A senior Ukrainian official blamed Russia for carrying out the bulk of more than 2,000 cyberattacks on Ukraine in 2022, speaking at a news conference he said was itself delayed because of a cyberattack. There was no immediate comment on his allegations from Moscow.


Tens of thousands of people have been killed and millions driven from their homes since Russia launched last February what it calls a "special military operation" to eliminate security threats in Ukraine. Kyiv and its Western backers call Russia's actions a land grab.

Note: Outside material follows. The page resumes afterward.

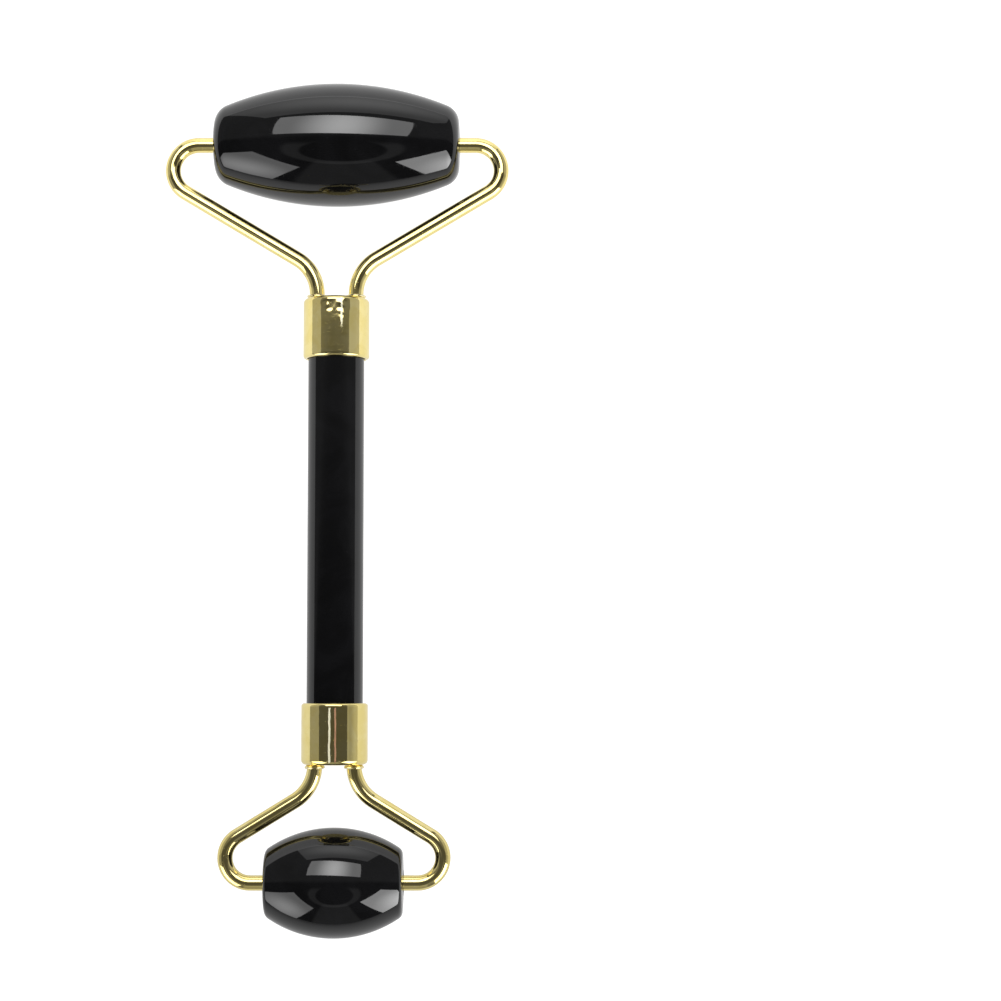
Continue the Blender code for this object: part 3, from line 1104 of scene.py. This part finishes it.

Ukrainian forces drove Russian troops back during the second half of 2022, but over the past two months the front lines have largely been frozen in place despite both sides enduring heavy losses in relentless fighting.

Moscow has turned since October to a tactic of raining missiles down on Ukrainian cities far from the front lines in the east and south, mainly targeting electricity infrastructure.

Russia says it aims to reduce Ukraine's ability to fight; Kyiv says the attacks serve no military purpose and are intended to harm civilians, a war crime.

In Dnipro, residents left flowers and cuddly toys at a makeshift memorial near the apartment block devastated during a wave of missile attacks on Saturday.

Hundreds of mourners bade farewell to boxing coach Mykhailo Korenovskyi, killed in a strike, while footage showed the kitchen of his apartment, decorated in bright yellow colours, now exposed to the air after the external wall was torn off.

A recent family video, filmed in the same kitchen, showed Korenovskyi's daughter smiling and blowing out four candles on her birthday cake while he stood behind her, holding another child in his arms.

Moscow denies intentionally targeting civilians, and blamed Ukraine's air defences for the missile that hit the apartment block. Kyiv says it was hit by a notoriously inaccurate Russian anti-ship missile for which Ukraine has no defences.